To checkout the solution, run:
git reset --hard 859b02536acd0173cc4263a5e97a602826d8051f
cd /workspaces/colrev
pip install -e .[dev]
Using external libraries
Go to the bibtexparser tutorial and figure out how to load a BibTeX file. An example records.bib
file is available here. To use the file in your codespace, it needs to be uploaded. You can simply drag and drop the records.bib
into /workspaces/colrev
.
Bibtexparser has a pre-release (version 2), but for this session, we use version 1 of bibtexparser.
Instead of defining the dictionary in the run.py
, use the bibtexparser to load the records.bib
file. Remember to store the records.bib
in the project directory.
Afterward, loop over the records (for ...
) and print the title of each record.
Code quality
Create a commit, and observe how the code quality checks are triggered (pre-commit hooks). Remember that you have to create the commit in the colrev repository. If there are any code quality problems, these checks will fail and prevent the commit. Try to resolve linting errors (if any). We will address the typing-related issues together.

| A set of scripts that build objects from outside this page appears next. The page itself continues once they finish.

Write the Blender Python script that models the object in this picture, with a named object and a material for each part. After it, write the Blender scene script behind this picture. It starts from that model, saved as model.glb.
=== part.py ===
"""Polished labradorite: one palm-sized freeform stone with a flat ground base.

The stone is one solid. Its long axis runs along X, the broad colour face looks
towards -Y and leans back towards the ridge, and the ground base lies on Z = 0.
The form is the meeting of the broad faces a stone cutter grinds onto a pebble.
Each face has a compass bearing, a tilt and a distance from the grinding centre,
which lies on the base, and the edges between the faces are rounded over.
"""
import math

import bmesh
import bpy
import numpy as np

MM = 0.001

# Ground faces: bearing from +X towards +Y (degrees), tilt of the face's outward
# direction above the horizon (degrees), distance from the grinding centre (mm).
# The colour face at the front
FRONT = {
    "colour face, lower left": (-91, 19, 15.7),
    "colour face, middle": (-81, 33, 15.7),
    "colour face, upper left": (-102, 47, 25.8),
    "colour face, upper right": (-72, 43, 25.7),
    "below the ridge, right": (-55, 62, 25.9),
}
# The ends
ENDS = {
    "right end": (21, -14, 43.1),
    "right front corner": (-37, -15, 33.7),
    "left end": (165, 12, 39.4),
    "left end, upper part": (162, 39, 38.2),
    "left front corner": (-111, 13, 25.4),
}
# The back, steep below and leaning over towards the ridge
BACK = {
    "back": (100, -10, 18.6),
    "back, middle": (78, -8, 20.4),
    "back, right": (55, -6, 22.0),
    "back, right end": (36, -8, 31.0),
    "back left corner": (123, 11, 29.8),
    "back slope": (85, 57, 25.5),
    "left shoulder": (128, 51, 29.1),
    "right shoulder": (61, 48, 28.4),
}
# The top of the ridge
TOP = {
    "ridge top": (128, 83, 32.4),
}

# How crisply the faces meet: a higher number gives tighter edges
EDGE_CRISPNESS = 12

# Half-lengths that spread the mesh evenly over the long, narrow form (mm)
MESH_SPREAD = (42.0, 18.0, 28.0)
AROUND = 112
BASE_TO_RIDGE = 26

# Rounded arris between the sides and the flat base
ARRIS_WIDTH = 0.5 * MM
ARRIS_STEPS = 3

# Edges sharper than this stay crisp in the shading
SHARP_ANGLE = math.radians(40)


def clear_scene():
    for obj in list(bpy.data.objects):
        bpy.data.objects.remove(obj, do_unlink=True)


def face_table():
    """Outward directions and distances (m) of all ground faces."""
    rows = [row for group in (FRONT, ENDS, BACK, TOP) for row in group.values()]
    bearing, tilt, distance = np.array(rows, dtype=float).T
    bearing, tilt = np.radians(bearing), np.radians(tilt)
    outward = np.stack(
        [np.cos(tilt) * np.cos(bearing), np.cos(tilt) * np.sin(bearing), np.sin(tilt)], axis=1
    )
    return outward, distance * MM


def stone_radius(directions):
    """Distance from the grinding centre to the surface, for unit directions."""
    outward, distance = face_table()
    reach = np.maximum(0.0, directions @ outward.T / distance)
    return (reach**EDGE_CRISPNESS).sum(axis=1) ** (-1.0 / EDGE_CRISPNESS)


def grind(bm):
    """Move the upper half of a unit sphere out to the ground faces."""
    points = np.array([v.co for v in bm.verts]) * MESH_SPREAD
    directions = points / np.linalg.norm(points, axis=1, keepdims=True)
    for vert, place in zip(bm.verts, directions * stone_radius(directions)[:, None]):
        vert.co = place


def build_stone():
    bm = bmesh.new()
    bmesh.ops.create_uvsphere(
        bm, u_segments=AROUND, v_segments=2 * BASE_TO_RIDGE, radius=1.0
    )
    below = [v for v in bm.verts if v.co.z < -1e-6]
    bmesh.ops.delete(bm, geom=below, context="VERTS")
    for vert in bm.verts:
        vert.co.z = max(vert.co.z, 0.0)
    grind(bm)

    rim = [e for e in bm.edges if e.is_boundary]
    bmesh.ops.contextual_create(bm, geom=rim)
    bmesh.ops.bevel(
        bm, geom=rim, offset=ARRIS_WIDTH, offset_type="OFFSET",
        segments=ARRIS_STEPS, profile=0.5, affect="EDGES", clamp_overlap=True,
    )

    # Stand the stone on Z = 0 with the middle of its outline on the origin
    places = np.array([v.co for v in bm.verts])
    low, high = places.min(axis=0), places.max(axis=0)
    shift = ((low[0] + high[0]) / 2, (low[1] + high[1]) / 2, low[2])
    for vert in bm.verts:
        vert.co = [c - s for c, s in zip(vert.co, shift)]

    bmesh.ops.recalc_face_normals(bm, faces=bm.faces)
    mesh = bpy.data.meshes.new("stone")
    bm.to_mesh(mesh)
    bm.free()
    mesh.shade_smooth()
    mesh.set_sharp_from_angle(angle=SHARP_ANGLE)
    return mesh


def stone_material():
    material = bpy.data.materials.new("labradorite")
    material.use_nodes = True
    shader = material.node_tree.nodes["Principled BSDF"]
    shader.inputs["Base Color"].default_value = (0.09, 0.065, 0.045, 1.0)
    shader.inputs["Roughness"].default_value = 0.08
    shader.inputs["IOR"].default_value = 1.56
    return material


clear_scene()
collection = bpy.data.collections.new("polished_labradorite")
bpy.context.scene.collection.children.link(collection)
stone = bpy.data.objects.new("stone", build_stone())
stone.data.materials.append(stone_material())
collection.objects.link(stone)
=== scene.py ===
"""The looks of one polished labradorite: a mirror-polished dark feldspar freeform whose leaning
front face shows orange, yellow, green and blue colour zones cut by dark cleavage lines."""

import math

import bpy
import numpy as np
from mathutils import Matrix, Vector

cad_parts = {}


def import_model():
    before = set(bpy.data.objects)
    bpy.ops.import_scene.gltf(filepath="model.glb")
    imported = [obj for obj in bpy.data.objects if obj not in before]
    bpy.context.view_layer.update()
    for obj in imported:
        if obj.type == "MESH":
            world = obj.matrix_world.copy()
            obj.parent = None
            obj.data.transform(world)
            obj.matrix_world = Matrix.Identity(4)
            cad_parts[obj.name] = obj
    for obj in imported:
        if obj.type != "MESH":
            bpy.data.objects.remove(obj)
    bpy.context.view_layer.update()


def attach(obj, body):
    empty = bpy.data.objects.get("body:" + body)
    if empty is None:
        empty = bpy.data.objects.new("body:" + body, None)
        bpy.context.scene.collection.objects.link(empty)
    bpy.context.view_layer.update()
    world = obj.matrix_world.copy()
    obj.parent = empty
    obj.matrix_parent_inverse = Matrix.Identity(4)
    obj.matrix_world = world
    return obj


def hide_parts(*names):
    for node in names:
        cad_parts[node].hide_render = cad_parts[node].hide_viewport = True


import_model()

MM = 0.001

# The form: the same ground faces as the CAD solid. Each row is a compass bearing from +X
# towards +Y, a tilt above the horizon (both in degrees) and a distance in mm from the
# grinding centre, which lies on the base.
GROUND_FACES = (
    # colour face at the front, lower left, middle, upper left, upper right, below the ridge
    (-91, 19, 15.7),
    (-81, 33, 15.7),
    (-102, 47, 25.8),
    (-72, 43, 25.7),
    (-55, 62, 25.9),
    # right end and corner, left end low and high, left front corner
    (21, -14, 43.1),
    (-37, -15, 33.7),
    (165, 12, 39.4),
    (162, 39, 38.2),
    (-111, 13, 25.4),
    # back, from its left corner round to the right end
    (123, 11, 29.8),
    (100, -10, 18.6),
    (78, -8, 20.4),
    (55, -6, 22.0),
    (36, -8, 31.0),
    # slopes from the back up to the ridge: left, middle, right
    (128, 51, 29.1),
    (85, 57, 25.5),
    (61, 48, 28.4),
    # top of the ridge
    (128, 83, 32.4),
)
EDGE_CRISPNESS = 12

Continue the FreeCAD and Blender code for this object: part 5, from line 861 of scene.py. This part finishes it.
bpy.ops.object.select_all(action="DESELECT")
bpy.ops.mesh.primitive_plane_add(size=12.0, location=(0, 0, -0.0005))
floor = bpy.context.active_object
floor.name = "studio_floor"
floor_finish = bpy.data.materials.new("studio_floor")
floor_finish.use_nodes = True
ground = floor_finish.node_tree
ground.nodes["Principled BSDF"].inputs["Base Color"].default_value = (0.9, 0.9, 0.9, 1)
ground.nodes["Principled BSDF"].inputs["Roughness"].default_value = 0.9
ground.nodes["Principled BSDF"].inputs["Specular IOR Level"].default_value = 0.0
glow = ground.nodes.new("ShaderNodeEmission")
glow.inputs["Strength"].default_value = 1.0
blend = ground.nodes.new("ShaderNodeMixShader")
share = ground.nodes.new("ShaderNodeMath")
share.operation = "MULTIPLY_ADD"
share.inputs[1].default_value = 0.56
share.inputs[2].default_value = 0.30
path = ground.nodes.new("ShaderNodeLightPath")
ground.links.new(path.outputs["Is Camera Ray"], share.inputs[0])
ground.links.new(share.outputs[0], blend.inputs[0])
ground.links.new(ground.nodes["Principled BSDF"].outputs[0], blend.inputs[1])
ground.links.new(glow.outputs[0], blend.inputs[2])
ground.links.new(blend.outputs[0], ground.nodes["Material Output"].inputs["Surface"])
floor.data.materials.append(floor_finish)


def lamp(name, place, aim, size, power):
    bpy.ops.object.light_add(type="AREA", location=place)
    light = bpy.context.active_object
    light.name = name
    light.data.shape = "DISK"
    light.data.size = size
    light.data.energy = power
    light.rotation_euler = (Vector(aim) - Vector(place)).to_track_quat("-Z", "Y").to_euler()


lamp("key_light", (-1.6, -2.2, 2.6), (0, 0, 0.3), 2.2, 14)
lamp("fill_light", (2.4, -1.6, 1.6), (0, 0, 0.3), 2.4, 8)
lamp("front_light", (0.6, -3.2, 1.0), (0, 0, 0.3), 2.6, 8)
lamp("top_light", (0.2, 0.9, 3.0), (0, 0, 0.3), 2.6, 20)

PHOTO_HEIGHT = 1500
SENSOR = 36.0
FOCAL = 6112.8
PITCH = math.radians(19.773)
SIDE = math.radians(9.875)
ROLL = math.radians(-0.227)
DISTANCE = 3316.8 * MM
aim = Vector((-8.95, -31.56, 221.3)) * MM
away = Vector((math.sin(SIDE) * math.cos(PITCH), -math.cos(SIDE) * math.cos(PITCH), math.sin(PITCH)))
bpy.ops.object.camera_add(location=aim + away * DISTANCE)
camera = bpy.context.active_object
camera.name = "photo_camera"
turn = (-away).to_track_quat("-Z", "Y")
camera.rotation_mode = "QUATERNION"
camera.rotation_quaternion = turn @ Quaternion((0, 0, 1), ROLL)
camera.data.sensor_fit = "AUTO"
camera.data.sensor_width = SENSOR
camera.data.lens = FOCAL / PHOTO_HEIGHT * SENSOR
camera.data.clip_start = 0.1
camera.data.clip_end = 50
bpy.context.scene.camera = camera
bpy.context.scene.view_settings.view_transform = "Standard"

To checkout the solution, run:
git reset --hard f07be92d3c51ab8421caf57b77895dcb35395709
Part IV: Functions
Next, we would like to create a function, which adds the journal_impact_factor
based on the following table:
journal | journal_impact_factor |
---|---|
MIS Quarterly | 8.3 |
Information & Management | 10.3 |
Add your changes to the staging area, run the pre-commit hooks, and address the warnings:
pre-commit run --all
To checkout the solution, run:
git reset --hard 0487d824ede2d36c4c011bfe46869d2aa9ed016b
Wrap-up
🎉🎈 You have completed the Python commit notebook - good work! 🎈🎉
In this notebook, we have learned to
- Write and execute Python code in Python packages and modules
- Create and modify data items, such as dictionaries
- Install and use external libraries
- Write modular code by using functions
To continue using your work in the next session, stop your Codespace here. In contrast to deleting a Codespace (which removes all files, changes, settings, etc.), stopping the Codespace preserves the current state of your work and does not consume computational resources.